→ DATASET EXTRACT
┄┄┄┄┄┄

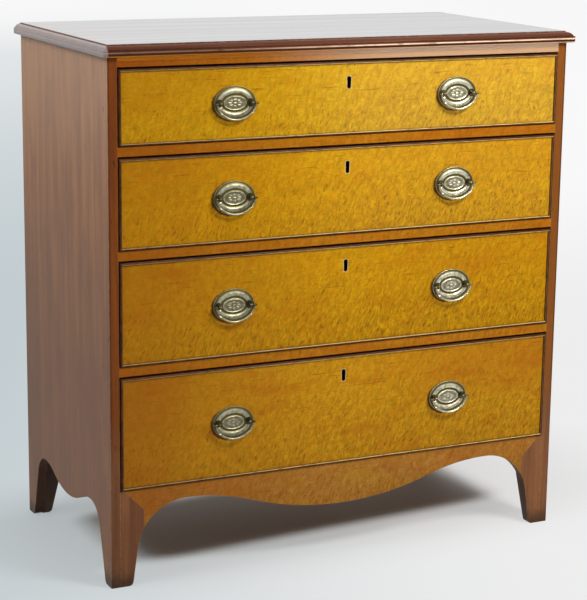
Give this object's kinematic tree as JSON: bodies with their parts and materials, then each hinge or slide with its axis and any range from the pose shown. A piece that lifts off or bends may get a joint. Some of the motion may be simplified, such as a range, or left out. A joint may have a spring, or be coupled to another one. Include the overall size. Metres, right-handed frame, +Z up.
{
  "type": "chest of drawers",
  "caption": "Flat-front chest of drawers in cherry and figured maple, on scalloped bracket feet, with graduated sliding drawers and oval brass bail pulls.",
  "frame": {"origin": "on the floor at the centre of the plan of the whole chest, pulls and top overhang included", "axes": "+Z up, the drawer fronts face -Y, +X is to the right of someone facing the front"},
  "size_m": [0.989, 0.5195, 1.0205],
  "materials": {
    "cherry": "aged reddish-brown cherry under a worn satin varnish",
    "cherry_top": "cherry with a glossy polish on the upper face",
    "maple": "golden figured maple under a glossy varnish",
    "dark_bead": "dark stained beading, satin",
    "pine": "bare aged pine",
    "aged_brass": "stamped brass with a greenish-grey patina, polished on the high spots",
    "lock_brass": "dull cast brass",
    "iron": "dull forged iron"
  },
  "bodies": {
    "case": {"top_board": "cherry_top", "top_screws": "iron", "side_left": "cherry", "side_right": "cherry", "top_rail": "maple", "drawer_dividers": "maple", "top_back_rail": "pine", "case_bottom": "pine", "back_boards": "pine", "drawer_runners": "pine", "drawer_stops": "pine", "apron": "maple", "front_foot_left": "cherry", "front_foot_right": "cherry", "rear_foot_brackets": "pine", "glue_blocks": "pine"},
    "drawer_1": {"drawer_1_front": "maple", "drawer_1_sides": "pine", "drawer_1_back": "pine", "drawer_1_bottom": "pine", "drawer_1_cock_bead": "dark_bead", "drawer_1_lock": "lock_brass", "drawer_1_pull_plates": "aged_brass", "drawer_1_pull_posts": "aged_brass"},
    "drawer_1_bolt": {"drawer_1_lock_bolt": "iron"},
    "drawer_1_bail_left": {"drawer_1_bail_left": "aged_brass"},
    "drawer_1_bail_right": {"drawer_1_bail_right": "aged_brass"},
    "drawer_2": {"drawer_2_front": "maple", "drawer_2_sides": "pine", "drawer_2_back": "pine", "drawer_2_bottom": "pine", "drawer_2_cock_bead": "dark_bead", "drawer_2_lock": "lock_brass", "drawer_2_pull_plates": "aged_brass", "drawer_2_pull_posts": "aged_brass"},
    "drawer_2_bolt": {"drawer_2_lock_bolt": "iron"},
    "drawer_2_bail_left": {"drawer_2_bail_left": "aged_brass"},
    "drawer_2_bail_right": {"drawer_2_bail_right": "aged_brass"},
    "drawer_3": {"drawer_3_front": "maple", "drawer_3_sides": "pine", "drawer_3_back": "pine", "drawer_3_bottom": "pine", "drawer_3_cock_bead": "dark_bead", "drawer_3_lock": "lock_brass", "drawer_3_pull_plates": "aged_brass", "drawer_3_pull_posts": "aged_brass"},
    "drawer_3_bolt": {"drawer_3_lock_bolt": "iron"},
    "drawer_3_bail_left": {"drawer_3_bail_left": "aged_brass"},
    "drawer_3_bail_right": {"drawer_3_bail_right": "aged_brass"},
    "drawer_4": {"drawer_4_front": "maple", "drawer_4_sides": "pine", "drawer_4_back": "pine", "drawer_4_bottom": "pine", "drawer_4_cock_bead": "dark_bead", "drawer_4_lock": "lock_brass", "drawer_4_pull_plates": "aged_brass", "drawer_4_pull_posts": "aged_brass"},
    "drawer_4_bolt": {"drawer_4_lock_bolt": "iron"},
    "drawer_4_bail_left": {"drawer_4_bail_left": "aged_brass"},
    "drawer_4_bail_right": {"drawer_4_bail_right": "aged_brass"}
  },
  "joints": [
    {"name": "drawer_1_slide", "type": "slide", "parent": "case", "child": "drawer_1", "axis": [0, -1, 0], "range_m": [0, 0.33]},
    {"name": "drawer_1_bolt_slide", "type": "slide", "parent": "drawer_1", "child": "drawer_1_bolt", "axis": [0, 0, 1], "range_m": [0, 0.009]},
    {"name": "drawer_1_bail_left_hinge", "type": "hinge", "parent": "drawer_1", "child": "drawer_1_bail_left", "pos_m": [-0.235, -0.25575, 0.907], "axis": [-1, 0, 0], "range_deg": [-8, 165]},
    {"name": "drawer_1_bail_right_hinge", "type": "hinge", "parent": "drawer_1", "child": "drawer_1_bail_right", "pos_m": [0.235, -0.25575, 0.907], "axis": [-1, 0, 0], "range_deg": [-8, 165]},
    {"name": "drawer_2_slide", "type": "slide", "parent": "case", "child": "drawer_2", "axis": [0, -1, 0], "range_m": [0, 0.33]},
    {"name": "drawer_2_bolt_slide", "type": "slide", "parent": "drawer_2", "child": "drawer_2_bolt", "axis": [0, 0, 1], "range_m": [0, 0.009]},
    {"name": "drawer_2_bail_left_hinge", "type": "hinge", "parent": "drawer_2", "child": "drawer_2_bail_left", "pos_m": [-0.235, -0.25575, 0.731], "axis": [-1, 0, 0], "range_deg": [-8, 165]},
    {"name": "drawer_2_bail_right_hinge", "type": "hinge", "parent": "drawer_2", "child": "drawer_2_bail_right", "pos_m": [0.235, -0.25575, 0.731], "axis": [-1, 0, 0], "range_deg": [-8, 165]},
    {"name": "drawer_3_slide", "type": "slide", "parent": "case", "child": "drawer_3", "axis": [0, -1, 0], "range_m": [0, 0.33]},
    {"name": "drawer_3_bolt_slide", "type": "slide", "parent": "drawer_3", "child": "drawer_3_bolt", "axis": [0, 0, 1], "range_m": [0, 0.009]},
    {"name": "drawer_3_bail_left_hinge", "type": "hinge", "parent": "drawer_3", "child": "drawer_3_bail_left", "pos_m": [-0.235, -0.25575, 0.5265], "axis": [-1, 0, 0], "range_deg": [-8, 165]},
    {"name": "drawer_3_bail_right_hinge", "type": "hinge", "parent": "drawer_3", "child": "drawer_3_bail_right", "pos_m": [0.235, -0.25575, 0.5265], "axis": [-1, 0, 0], "range_deg": [-8, 165]},
    {"name": "drawer_4_slide", "type": "slide", "parent": "case", "child": "drawer_4", "axis": [0, -1, 0], "range_m": [0, 0.33]},
    {"name": "drawer_4_bolt_slide", "type": "slide", "parent": "drawer_4", "child": "drawer_4_bolt", "axis": [0, 0, 1], "range_m": [0, 0.009]},
    {"name": "drawer_4_bail_left_hinge", "type": "hinge", "parent": "drawer_4", "child": "drawer_4_bail_left", "pos_m": [-0.235, -0.25575, 0.298], "axis": [-1, 0, 0], "range_deg": [-8, 165]},
    {"name": "drawer_4_bail_right_hinge", "type": "hinge", "parent": "drawer_4", "child": "drawer_4_bail_right", "pos_m": [0.235, -0.25575, 0.298], "axis": [-1, 0, 0], "range_deg": [-8, 165]}
  ]
}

┄┄┄┄┄┄

Identify all lines where the word "materials" shows up. Copy them.

→ EXPECTED ANSWER
Give this object's kinematic tree as JSON: bodies with their parts and materials, then each hinge or slide with its axis and any range from the pose shown. A piece that lifts off or bends may get a joint. Some of the motion may be simplified, such as a range, or left out. A joint may have a spring, or be coupled to another one. Include the overall size. Metres, right-handed frame, +Z up.
  "materials": {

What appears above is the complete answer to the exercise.